Mr Morrison, who started Saturday in the Victorian regional electorate of McEwen, which Labor holds with a 5.3 per cent margin, has warned the winner may not be clear until next week.

The Prime Minister told Weekend Sunrise that with the national unemployment rate at 3.9 per cent, Australia had “come through this pandemic” and “now is not the time to turn back”.

He returned to the central theme of the final week of his re-election campaign by appealing to “aspirational” voters living in outer suburban areas.

“I’m standing here just outside of Plenty in regional Victoria, a place where communities have been formed, where young people are buying homes, people are setting up businesses and that’s where our future is,” he said.

“Our economic plan is giving them certainty for their future. Now’s not the time to risk that with the Labor Party, who we know just doesn’t manage money well and that means they come after yours and higher taxes.”

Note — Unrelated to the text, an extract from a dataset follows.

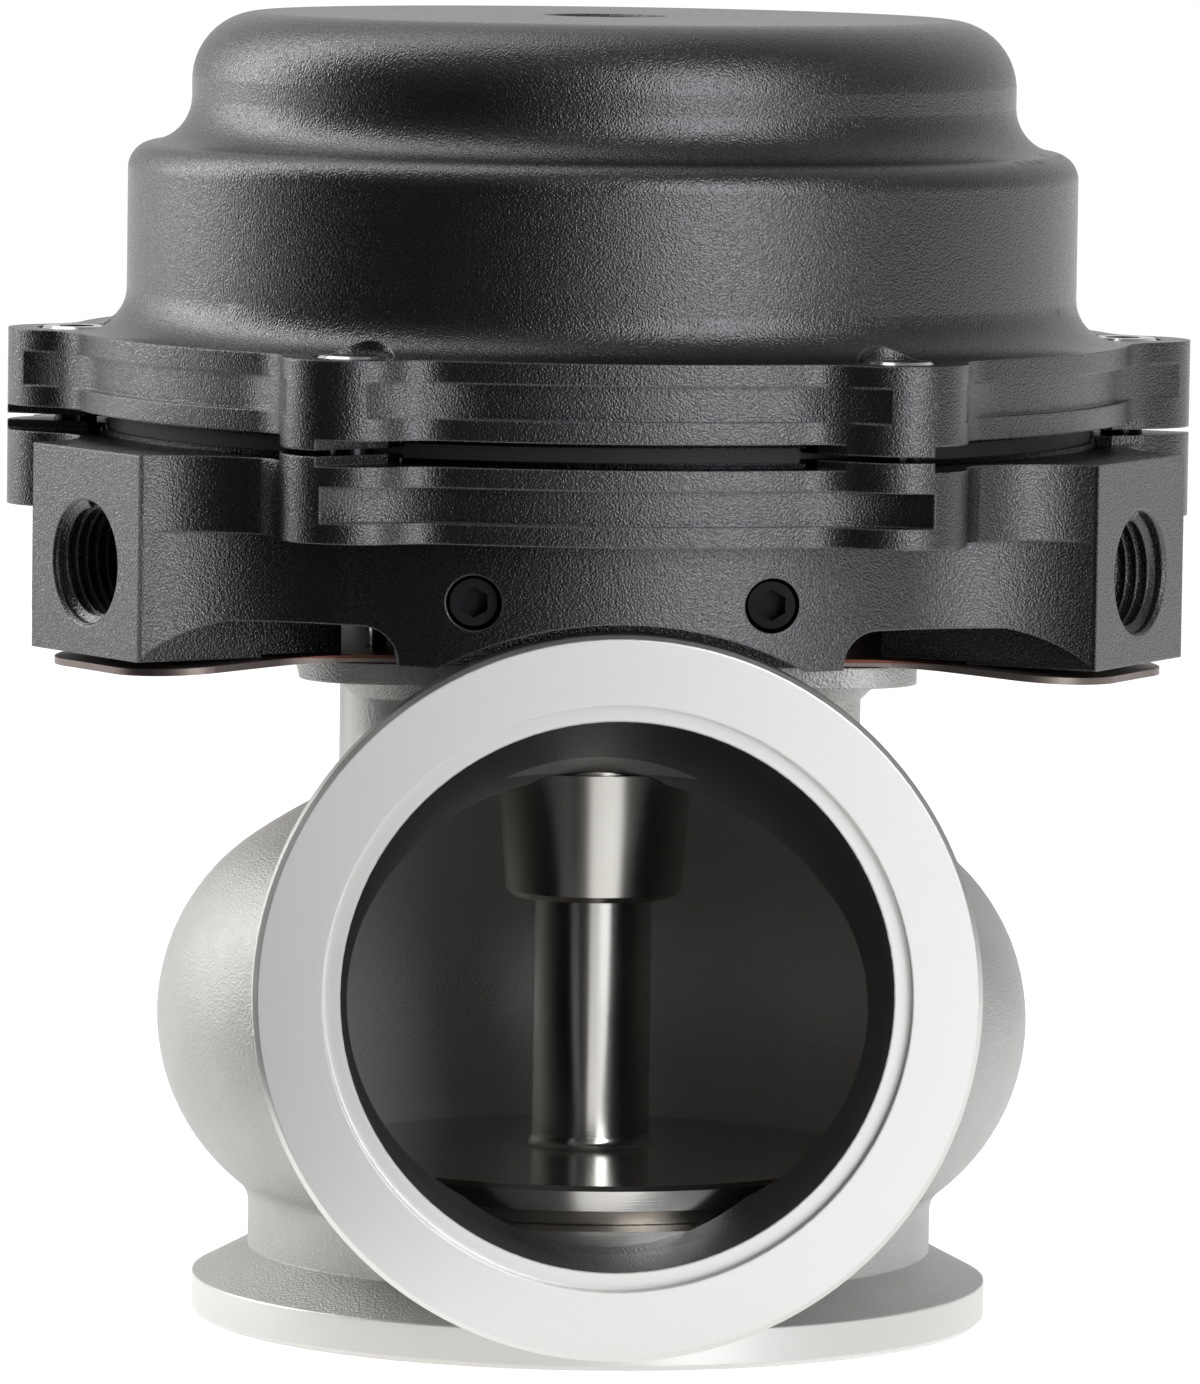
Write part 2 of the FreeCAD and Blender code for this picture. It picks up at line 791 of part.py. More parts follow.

Mr Morrison, who has been joined by his wife Jenny on the campaign trail over the past week, said he started what could be his last day as PM with a prayer and reading.

He was due to campaign in the ultra marginal Liberal-held seat of Chisholm (0.5 per cent margin) in Melbourne, before returning to his own electorate of Cook in south Sydney to vote later in the day.

Speaking outside the MCG, Mr Albanese, who needs a net gain of seven seats to become PM, attacked the Coalition government for being out of touch with the cost-of-living pressures.

“We know that people are really struggling and this government is totally out of touch,” he told ABC radio.

“Labor will make childcare cheaper, energy prices cheaper by supporting renewable energy, we will make medicines cheaper. And what’s more, we won’t have this government’s policy of deliberately keeping wages low.

“This Prime Minister is the most divisive I’ve ever seen. One way we can unite the country is to advance a Voice to Parliament. It’s our history, we should be proud of (it).”